◆ RECORDED DATA
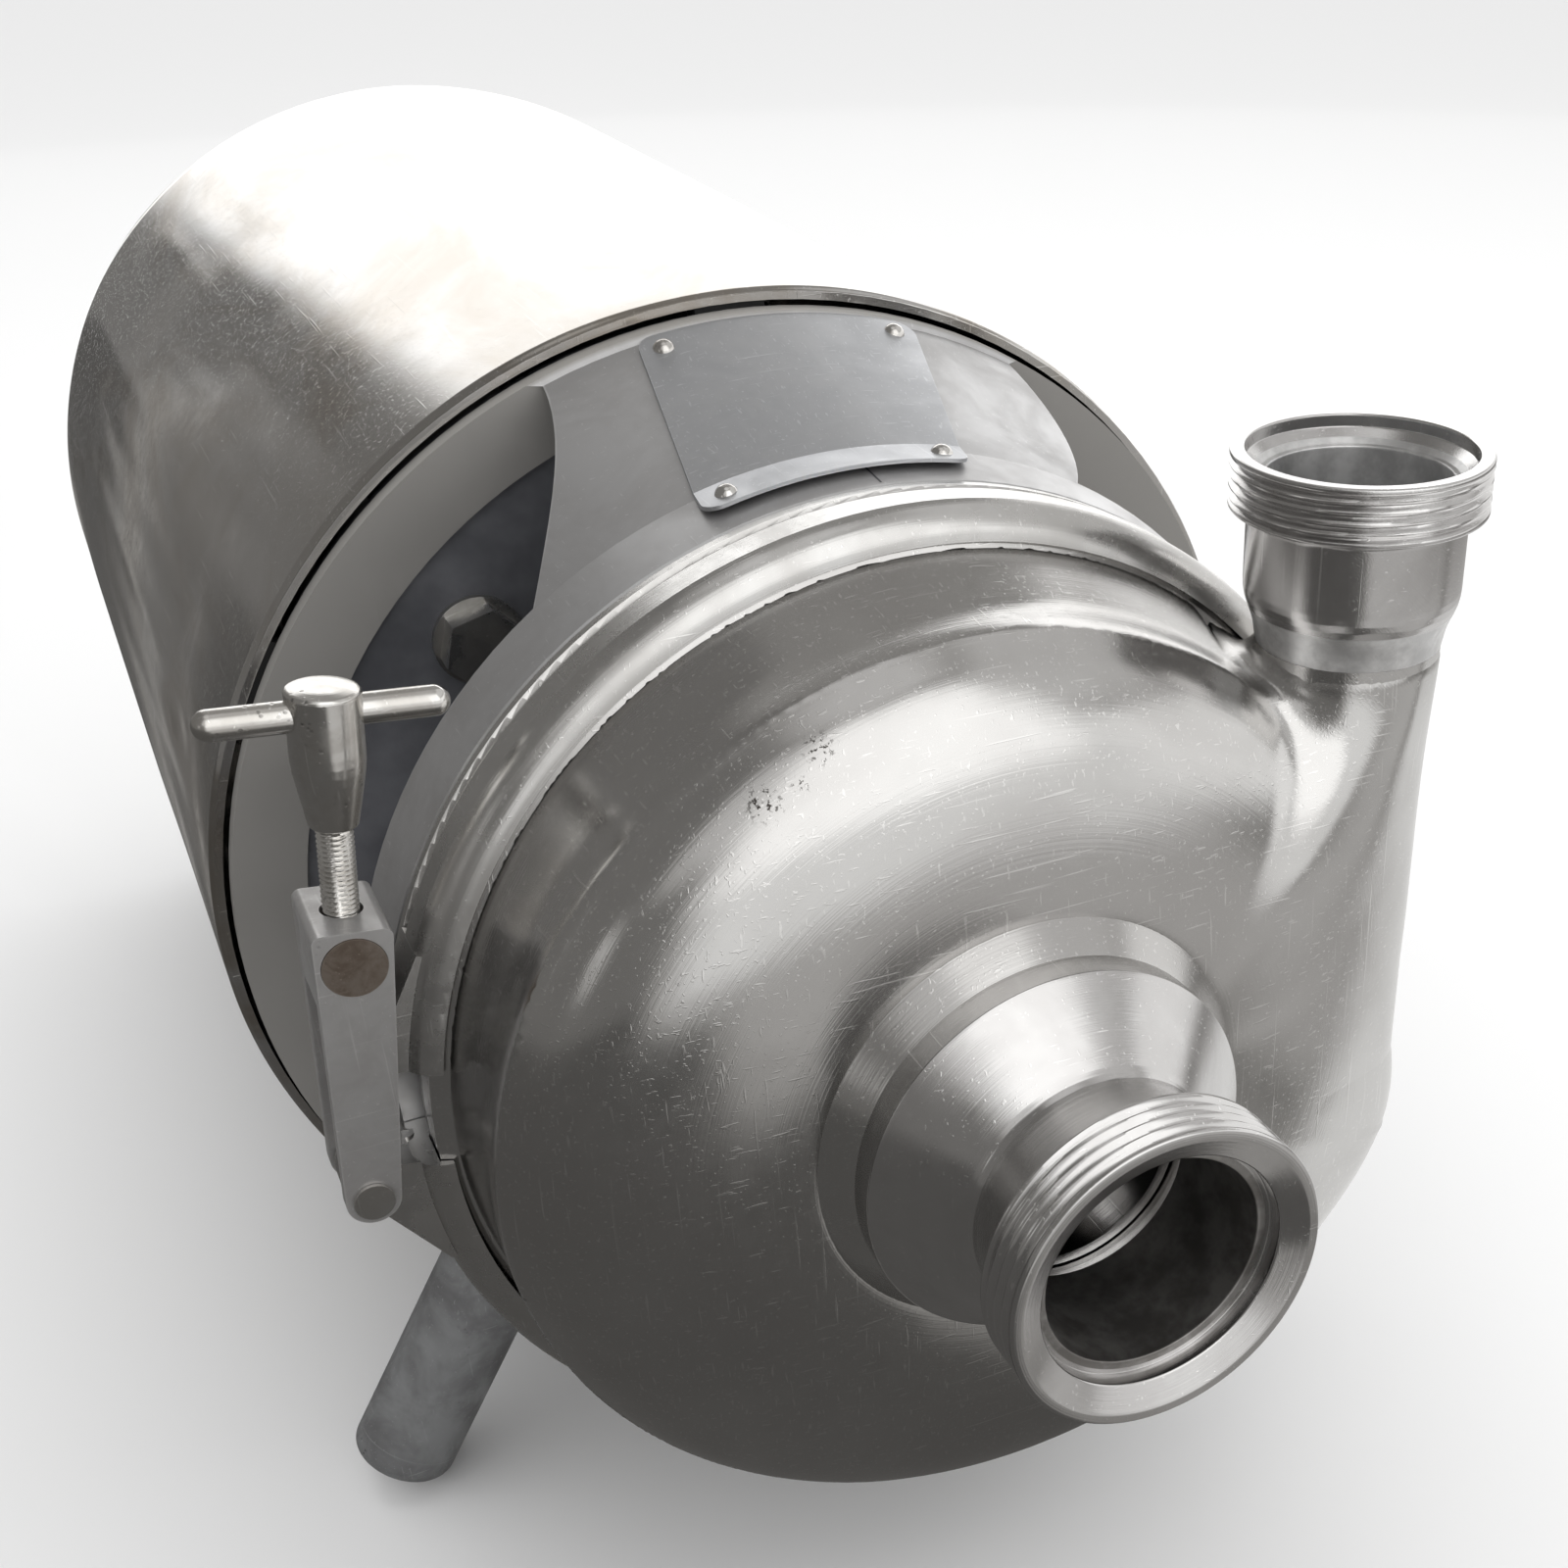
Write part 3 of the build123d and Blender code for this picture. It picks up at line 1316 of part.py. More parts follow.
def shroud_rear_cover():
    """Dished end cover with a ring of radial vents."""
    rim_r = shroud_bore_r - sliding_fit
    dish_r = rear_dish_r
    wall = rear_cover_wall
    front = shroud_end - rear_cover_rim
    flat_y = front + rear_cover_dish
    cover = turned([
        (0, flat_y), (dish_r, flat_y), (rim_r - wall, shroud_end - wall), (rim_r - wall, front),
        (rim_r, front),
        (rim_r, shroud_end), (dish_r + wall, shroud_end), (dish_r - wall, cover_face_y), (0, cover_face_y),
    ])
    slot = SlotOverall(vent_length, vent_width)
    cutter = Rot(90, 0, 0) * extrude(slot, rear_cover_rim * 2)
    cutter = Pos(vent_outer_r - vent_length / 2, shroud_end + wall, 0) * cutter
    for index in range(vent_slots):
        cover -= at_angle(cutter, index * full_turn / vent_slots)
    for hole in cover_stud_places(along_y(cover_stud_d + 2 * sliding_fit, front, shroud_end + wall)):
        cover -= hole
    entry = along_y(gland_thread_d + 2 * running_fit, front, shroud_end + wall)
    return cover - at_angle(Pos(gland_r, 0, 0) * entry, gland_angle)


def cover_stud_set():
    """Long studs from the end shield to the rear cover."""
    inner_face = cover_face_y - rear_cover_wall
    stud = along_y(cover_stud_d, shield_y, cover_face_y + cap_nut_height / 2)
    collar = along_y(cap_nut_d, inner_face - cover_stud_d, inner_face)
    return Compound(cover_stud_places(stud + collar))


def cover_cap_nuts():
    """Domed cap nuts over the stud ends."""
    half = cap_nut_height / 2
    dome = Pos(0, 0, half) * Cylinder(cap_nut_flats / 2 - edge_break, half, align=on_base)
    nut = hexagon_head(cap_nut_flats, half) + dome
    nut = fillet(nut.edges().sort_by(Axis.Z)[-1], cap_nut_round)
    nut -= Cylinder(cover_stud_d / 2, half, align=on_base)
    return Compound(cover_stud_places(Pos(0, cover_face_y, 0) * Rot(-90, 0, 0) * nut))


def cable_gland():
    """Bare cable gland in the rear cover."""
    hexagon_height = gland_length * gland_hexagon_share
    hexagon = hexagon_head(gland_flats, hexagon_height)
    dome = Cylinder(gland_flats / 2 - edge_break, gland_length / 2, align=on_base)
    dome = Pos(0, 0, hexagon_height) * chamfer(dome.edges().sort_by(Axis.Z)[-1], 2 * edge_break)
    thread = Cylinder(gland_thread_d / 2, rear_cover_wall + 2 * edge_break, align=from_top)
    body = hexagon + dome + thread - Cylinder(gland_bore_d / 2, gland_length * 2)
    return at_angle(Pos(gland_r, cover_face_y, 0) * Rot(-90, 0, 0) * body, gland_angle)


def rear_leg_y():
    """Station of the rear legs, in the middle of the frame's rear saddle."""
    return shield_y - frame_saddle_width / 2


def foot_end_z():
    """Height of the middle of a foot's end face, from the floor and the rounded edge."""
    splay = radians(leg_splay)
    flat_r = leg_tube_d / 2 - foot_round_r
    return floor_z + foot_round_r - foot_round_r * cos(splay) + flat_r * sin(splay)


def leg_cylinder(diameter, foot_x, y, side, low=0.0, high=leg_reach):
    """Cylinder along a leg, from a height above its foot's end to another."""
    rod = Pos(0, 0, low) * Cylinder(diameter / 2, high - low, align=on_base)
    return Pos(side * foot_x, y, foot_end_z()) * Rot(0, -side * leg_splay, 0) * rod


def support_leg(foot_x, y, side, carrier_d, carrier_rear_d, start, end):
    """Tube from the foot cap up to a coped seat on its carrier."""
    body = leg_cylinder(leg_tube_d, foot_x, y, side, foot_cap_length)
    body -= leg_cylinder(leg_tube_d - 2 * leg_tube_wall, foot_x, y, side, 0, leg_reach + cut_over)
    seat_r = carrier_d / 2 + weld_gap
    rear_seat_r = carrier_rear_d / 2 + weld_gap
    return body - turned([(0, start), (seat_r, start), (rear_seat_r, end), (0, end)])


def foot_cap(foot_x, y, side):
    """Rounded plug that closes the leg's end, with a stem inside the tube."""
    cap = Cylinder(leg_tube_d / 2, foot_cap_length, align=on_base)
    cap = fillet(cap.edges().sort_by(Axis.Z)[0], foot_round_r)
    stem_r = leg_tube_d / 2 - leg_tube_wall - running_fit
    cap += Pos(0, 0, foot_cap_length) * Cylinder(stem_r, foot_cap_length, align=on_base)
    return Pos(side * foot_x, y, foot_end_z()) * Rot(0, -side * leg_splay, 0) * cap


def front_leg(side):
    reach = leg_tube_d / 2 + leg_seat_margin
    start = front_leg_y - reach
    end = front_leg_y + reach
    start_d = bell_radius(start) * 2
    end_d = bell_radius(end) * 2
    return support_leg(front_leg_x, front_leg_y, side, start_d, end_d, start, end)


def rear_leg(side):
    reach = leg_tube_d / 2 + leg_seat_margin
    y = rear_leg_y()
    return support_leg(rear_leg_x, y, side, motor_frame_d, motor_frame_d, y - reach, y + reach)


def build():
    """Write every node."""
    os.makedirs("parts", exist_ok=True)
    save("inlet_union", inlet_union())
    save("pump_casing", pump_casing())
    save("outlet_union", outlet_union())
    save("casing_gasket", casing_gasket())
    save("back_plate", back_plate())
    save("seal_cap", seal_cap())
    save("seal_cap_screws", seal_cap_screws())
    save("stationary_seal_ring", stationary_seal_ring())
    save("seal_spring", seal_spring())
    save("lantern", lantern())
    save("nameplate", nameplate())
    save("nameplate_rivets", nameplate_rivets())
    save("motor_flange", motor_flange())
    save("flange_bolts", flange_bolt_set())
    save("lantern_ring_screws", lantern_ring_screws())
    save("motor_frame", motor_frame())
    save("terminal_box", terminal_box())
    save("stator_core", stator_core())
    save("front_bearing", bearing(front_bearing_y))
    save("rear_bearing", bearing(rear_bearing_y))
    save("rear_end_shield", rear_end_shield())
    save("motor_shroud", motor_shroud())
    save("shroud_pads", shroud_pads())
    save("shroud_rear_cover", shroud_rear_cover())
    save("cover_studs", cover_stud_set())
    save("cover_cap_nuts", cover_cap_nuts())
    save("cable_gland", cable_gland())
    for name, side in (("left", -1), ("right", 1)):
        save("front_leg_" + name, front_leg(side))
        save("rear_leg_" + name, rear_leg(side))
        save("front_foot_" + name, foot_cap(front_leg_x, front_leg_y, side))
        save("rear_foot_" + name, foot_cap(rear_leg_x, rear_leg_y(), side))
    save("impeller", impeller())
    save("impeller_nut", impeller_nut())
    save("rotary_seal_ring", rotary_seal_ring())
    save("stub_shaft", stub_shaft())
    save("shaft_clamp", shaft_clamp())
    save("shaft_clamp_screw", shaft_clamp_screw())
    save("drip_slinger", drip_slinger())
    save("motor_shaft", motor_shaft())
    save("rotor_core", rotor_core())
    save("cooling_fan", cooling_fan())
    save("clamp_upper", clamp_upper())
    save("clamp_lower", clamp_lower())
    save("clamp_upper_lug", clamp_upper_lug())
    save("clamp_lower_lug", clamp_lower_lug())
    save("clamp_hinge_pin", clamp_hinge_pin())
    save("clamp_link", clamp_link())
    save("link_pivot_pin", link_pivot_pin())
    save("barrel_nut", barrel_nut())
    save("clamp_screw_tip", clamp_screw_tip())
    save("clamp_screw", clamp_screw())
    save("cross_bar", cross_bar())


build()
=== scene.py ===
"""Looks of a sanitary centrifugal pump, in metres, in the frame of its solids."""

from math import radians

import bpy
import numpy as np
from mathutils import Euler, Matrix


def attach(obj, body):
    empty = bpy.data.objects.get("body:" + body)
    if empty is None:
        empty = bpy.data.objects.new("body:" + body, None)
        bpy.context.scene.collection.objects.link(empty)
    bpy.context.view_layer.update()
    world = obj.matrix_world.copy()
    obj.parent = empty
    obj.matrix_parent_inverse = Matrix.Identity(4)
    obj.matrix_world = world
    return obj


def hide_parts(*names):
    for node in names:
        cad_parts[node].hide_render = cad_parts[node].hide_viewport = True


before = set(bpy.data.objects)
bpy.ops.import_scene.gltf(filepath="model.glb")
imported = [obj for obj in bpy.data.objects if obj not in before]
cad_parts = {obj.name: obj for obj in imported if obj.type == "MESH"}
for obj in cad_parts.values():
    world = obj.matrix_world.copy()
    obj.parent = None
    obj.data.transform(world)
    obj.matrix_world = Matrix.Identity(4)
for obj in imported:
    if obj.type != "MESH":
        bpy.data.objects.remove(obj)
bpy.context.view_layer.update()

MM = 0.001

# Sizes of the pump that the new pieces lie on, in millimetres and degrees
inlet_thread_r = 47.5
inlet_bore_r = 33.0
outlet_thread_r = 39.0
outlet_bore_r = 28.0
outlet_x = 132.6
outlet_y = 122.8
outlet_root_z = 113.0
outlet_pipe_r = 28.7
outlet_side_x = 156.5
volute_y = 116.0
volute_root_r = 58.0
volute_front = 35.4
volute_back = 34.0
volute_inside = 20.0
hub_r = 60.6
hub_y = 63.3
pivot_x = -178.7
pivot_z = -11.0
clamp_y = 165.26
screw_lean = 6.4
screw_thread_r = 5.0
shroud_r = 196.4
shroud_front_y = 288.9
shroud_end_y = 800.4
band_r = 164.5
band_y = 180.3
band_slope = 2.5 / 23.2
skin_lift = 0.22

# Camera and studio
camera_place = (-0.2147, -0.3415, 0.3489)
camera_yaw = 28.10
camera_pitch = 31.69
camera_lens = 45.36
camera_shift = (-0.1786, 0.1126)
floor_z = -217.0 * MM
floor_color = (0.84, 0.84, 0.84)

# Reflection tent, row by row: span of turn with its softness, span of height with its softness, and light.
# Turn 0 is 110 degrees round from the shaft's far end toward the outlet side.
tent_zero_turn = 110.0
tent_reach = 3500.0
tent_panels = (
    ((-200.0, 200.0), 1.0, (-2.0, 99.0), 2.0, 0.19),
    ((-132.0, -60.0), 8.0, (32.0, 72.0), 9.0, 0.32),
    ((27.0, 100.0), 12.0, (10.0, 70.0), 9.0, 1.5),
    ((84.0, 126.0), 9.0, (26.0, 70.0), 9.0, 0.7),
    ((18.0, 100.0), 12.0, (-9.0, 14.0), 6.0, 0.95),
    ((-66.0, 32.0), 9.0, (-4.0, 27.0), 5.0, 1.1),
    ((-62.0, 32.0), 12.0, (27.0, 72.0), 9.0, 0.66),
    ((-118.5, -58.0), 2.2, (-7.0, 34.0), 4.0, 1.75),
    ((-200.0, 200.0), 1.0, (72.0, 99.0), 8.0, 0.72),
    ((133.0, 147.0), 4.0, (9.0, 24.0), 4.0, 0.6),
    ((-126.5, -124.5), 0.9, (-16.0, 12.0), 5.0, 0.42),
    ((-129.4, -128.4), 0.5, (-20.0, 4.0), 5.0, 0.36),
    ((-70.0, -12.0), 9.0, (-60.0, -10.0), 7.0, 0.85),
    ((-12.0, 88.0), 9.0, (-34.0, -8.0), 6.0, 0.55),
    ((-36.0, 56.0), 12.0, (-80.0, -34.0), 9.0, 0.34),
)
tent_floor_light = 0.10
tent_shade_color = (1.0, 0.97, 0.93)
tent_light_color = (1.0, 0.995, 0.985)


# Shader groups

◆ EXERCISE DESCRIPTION
Beginning at the top of the data, please return every line until and including the line containing "return Compound(cover_stud_places(stud +", copied exactly, and nothing past it.

◆ WRITTEN RESPONSE
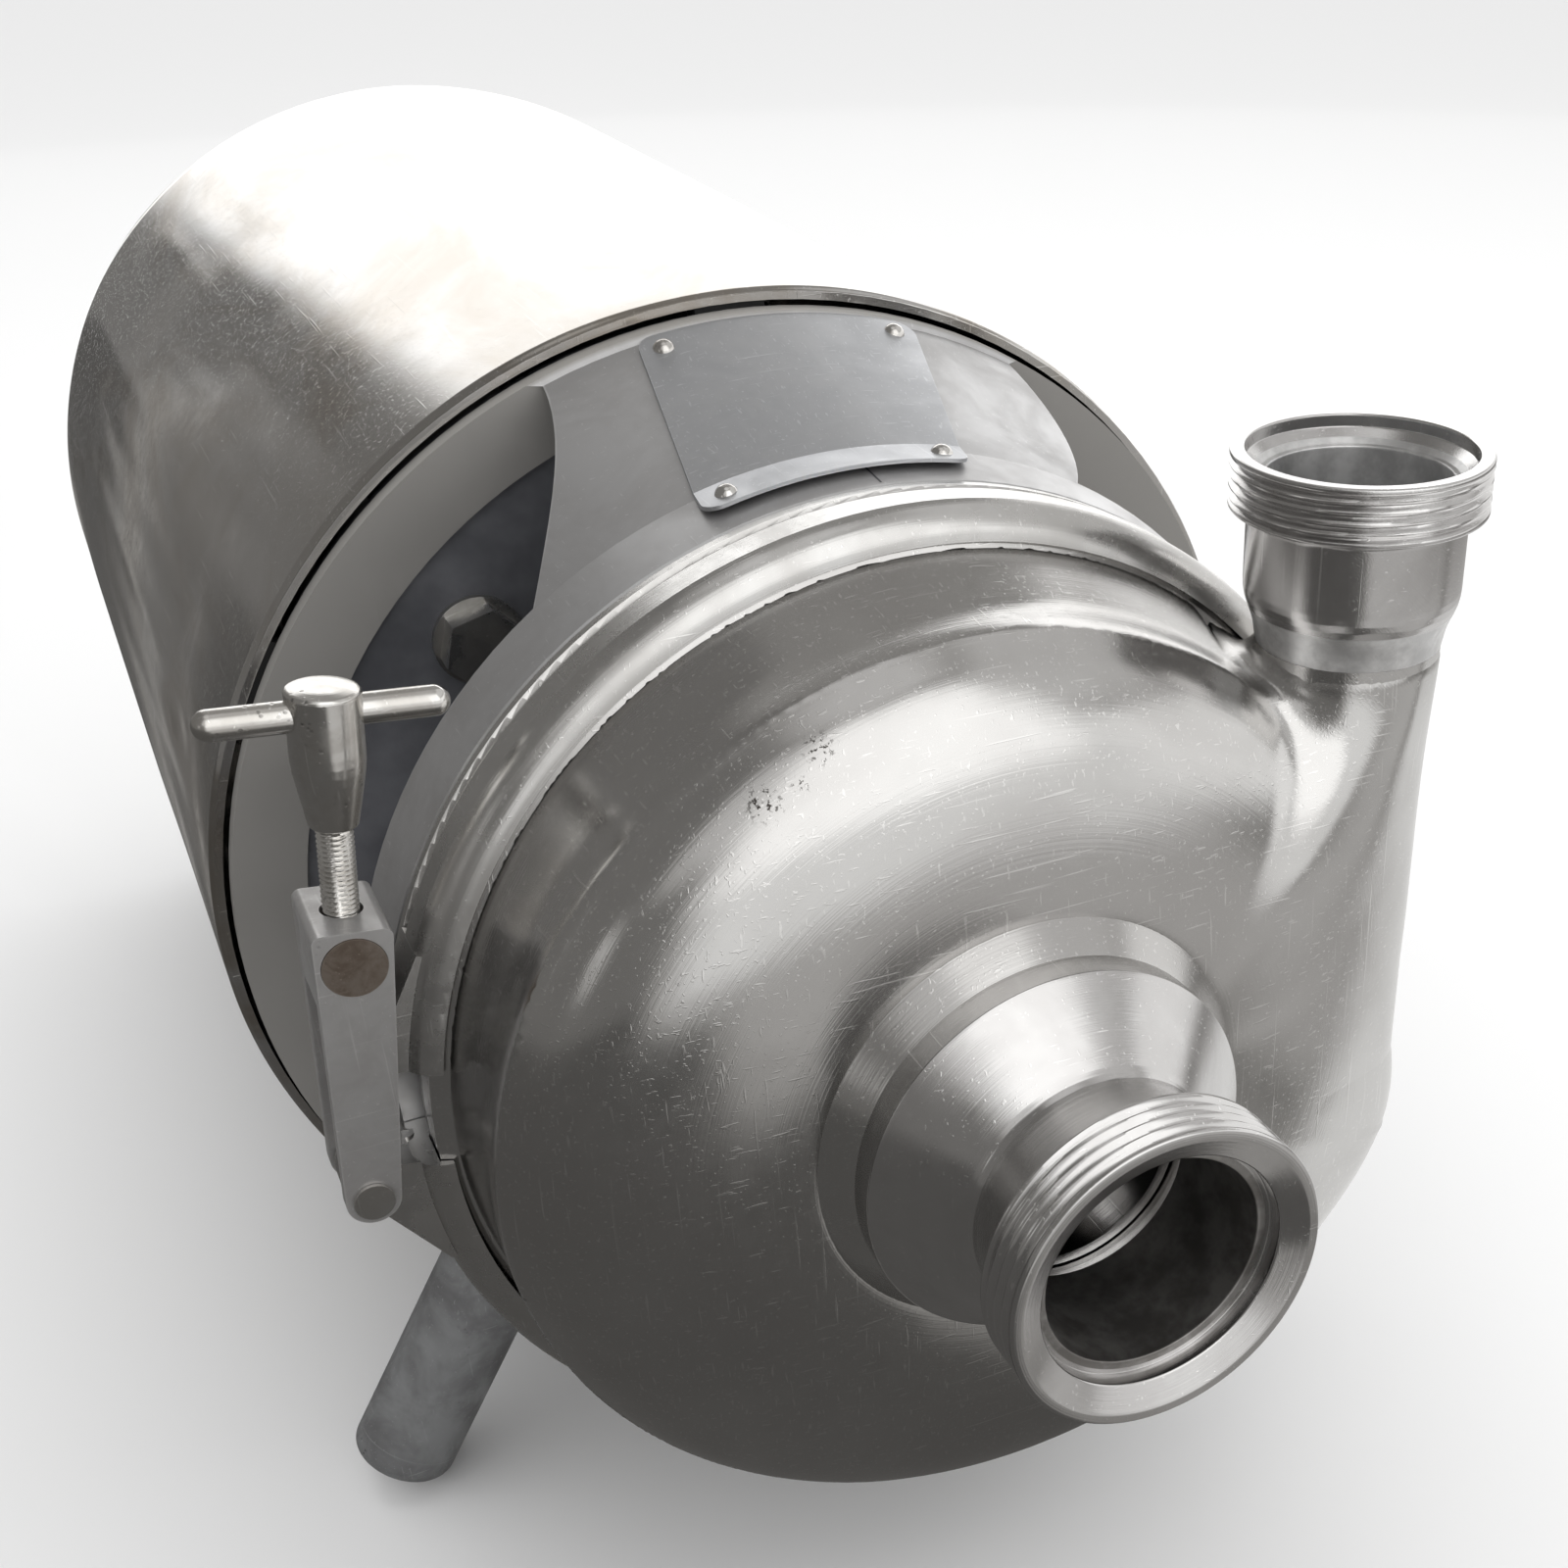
Write part 3 of the build123d and Blender code for this picture. It picks up at line 1316 of part.py. More parts follow.
def shroud_rear_cover():
    """Dished end cover with a ring of radial vents."""
    rim_r = shroud_bore_r - sliding_fit
    dish_r = rear_dish_r
    wall = rear_cover_wall
    front = shroud_end - rear_cover_rim
    flat_y = front + rear_cover_dish
    cover = turned([
        (0, flat_y), (dish_r, flat_y), (rim_r - wall, shroud_end - wall), (rim_r - wall, front),
        (rim_r, front),
        (rim_r, shroud_end), (dish_r + wall, shroud_end), (dish_r - wall, cover_face_y), (0, cover_face_y),
    ])
    slot = SlotOverall(vent_length, vent_width)
    cutter = Rot(90, 0, 0) * extrude(slot, rear_cover_rim * 2)
    cutter = Pos(vent_outer_r - vent_length / 2, shroud_end + wall, 0) * cutter
    for index in range(vent_slots):
        cover -= at_angle(cutter, index * full_turn / vent_slots)
    for hole in cover_stud_places(along_y(cover_stud_d + 2 * sliding_fit, front, shroud_end + wall)):
        cover -= hole
    entry = along_y(gland_thread_d + 2 * running_fit, front, shroud_end + wall)
    return cover - at_angle(Pos(gland_r, 0, 0) * entry, gland_angle)


def cover_stud_set():
    """Long studs from the end shield to the rear cover."""
    inner_face = cover_face_y - rear_cover_wall
    stud = along_y(cover_stud_d, shield_y, cover_face_y + cap_nut_height / 2)
    collar = along_y(cap_nut_d, inner_face - cover_stud_d, inner_face)
    return Compound(cover_stud_places(stud + collar))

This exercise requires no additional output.